If researchers are to be believed, having too clean teeth signifies a negative turn of events in dietary habits. To make it simple, evolving diets and simplified food have robbed our oral cavities of many friendly bacteria. Lesser bacterial variety in the mouth is said to have negative health consequences, they say.
Scientists who discovered this belong to varied backgrounds, hailing from England, Scotland and Australia. Using tools of Archeology in analyzing ancient DNA, the researchers observed the DNA of calcified bacteria on human teeth over the ages. The study was published in Nature Genetics and "has shed light on the health consequences of the evolving diet and behavior from the Stone Age to modern day.”
According to them, over the last 7,500 years, humans have changed their diets from hunting to farming to processed foods. It was found that chronic oral diseases are a result of less varied bacteria in our mouth compared to our ancestors' mouths.

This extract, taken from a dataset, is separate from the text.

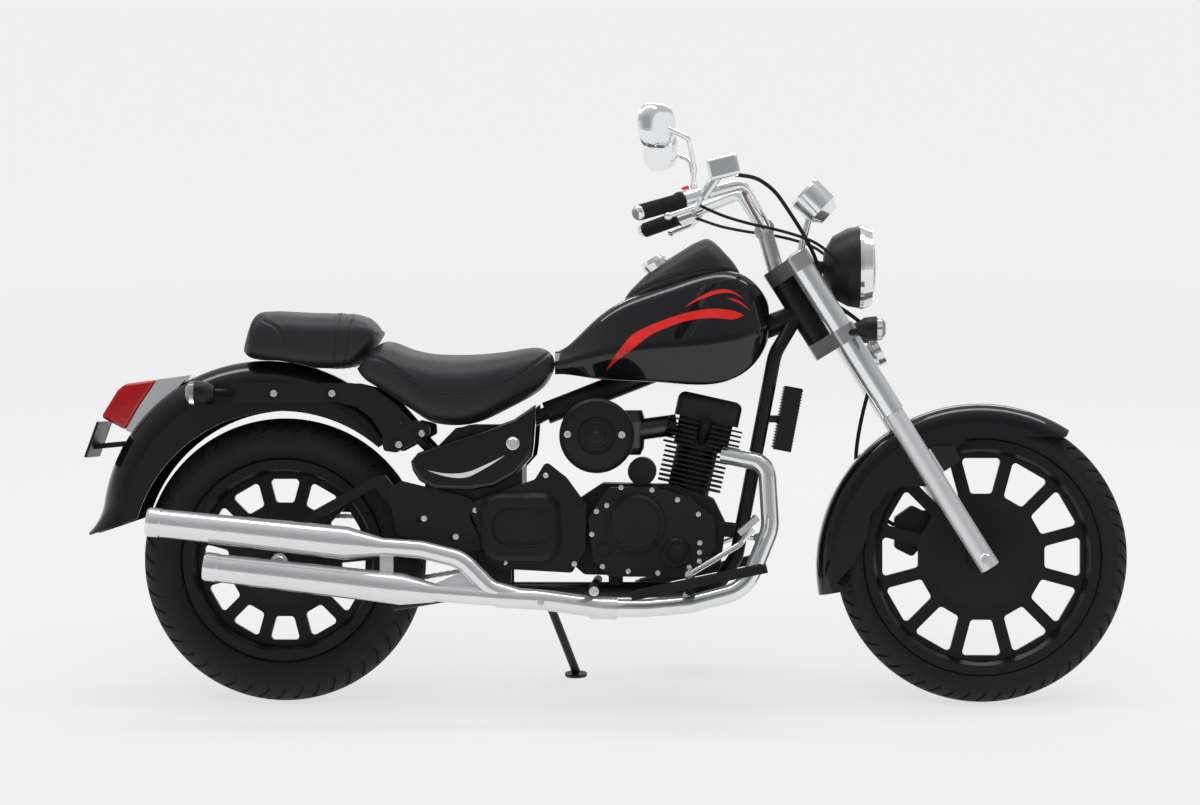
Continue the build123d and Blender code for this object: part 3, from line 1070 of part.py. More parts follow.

Study leader Professor Alan Cooper, who is Australian Centre for Ancient DNA Director at the University of Adelaide said, "This is the first record of how our evolution over the last 7500 years has impacted the bacteria we carry with us, and the important health consequences.”
Lead author Dr Christina Adler, who now works at the University of Sydney, said, "Genetic analysis of plaque can create a powerful new record of dietary impacts, health changes and oral pathogen genomic evolution, deep into the past.”